It’s a walk on the wild side with Berlin’s best.

Next day I make the hour journey south to the neighbouring centre of Oranienburg to witness Sachsenhausen, a former Nazi concentration camp now turned museum open for public viewing. The camp was mainly used to house political prisoners, but also held a large number of jews, homosexuals and criminals during the period from 1936 to 1945. During this time, more than 30 000 people lost their lives at the camp.

Walking down leafy country roads to get there, I arrive in the early evening and there are only a few other visitors within the walls. There is a stillness in the air and a lonely silence that seems to hang over the camp as the last rays of sun touch the ground. I first enter the prison block, and after a few seconds inside, sense a strange tingling sensation in my head, followed by a noticeable suffocating pressure on my chest. It’s an odd and discomforting feeling.

I view the prison latrines, shower block and janitors closet, all sites of numerous deaths and shocking brutalities. I get outside and walk along the camp walls, where firing squads would shoot tens of victims on a regular basis. Descending into the execution chamber I stand in the original place where killings were first committed in the camp. I read about the chilling means of mass murder such as the mobile gallows, firing slots, zyklon-b showers and gas trucks.

It’s hard to describe the feeling of being here. An unsettling mix of intrigue, melancholy and disbelief, it is surreal to say the least. I leave with a sense of defeat, only able to reccuringly ask myself the obvious and confounding question – ‘How?’.

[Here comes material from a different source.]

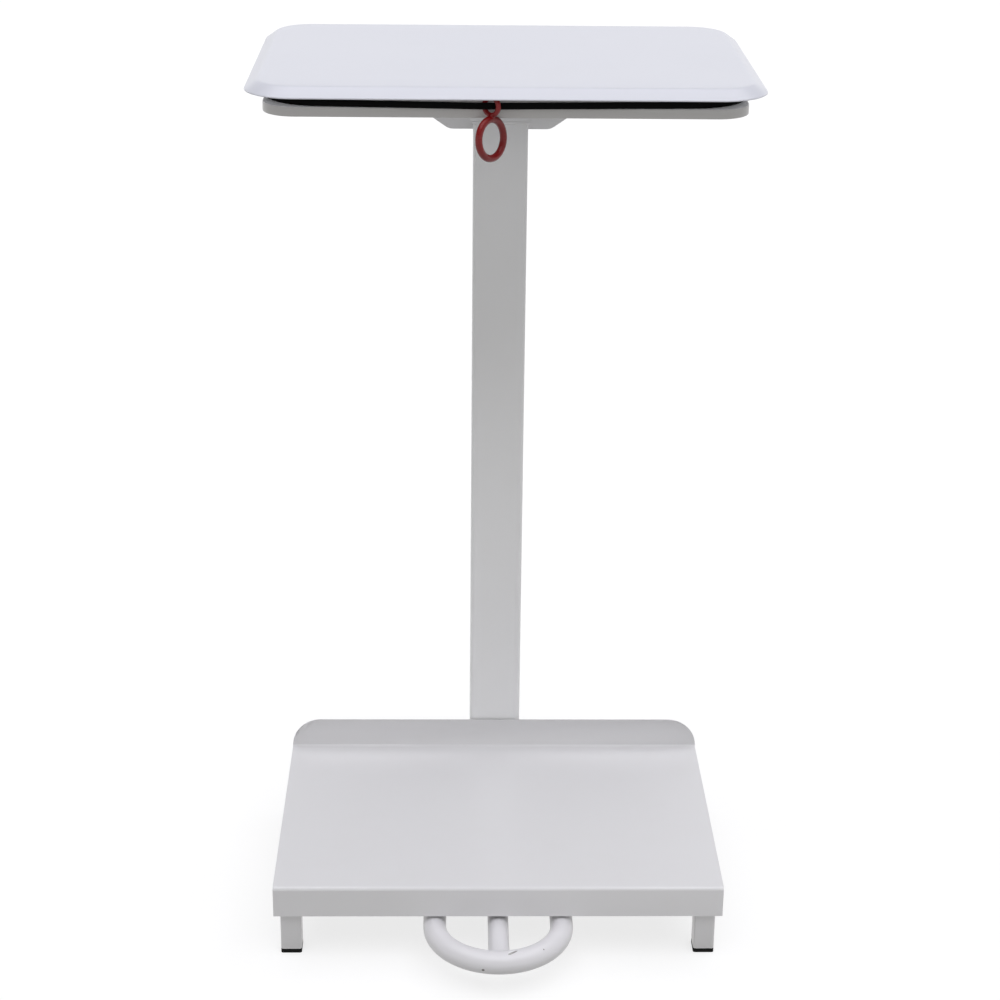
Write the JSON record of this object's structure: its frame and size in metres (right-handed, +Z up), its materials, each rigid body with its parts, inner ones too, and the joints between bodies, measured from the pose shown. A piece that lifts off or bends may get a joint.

Next afternoon lifts the spirits as I finally find ‘The Australia Shop’ and stock up on overpriced but worthwhile luxuries of Vegemite, Milo and Timtams to introduce to my new German friends. That night drink red wine at a lesbian bar and watch a transvestite busker perform a bizarre original song – something about space aliens, of course. I eat the worst schnitzel of my life and learn the colloquial term for a ‘beergut’ in Germany is a ‘Schnitzel Cemetary’. Enjoy a ‘Hemingway Special’ – probably the best cocktail of my life – over in one of the nightlife capitals, Oranianburger street. I get a taxi home with Germany’s quickest cabbie and listen to Paul Kelly’s ‘St Kilda to Kings Cross’ then crash out for my final night in Germany.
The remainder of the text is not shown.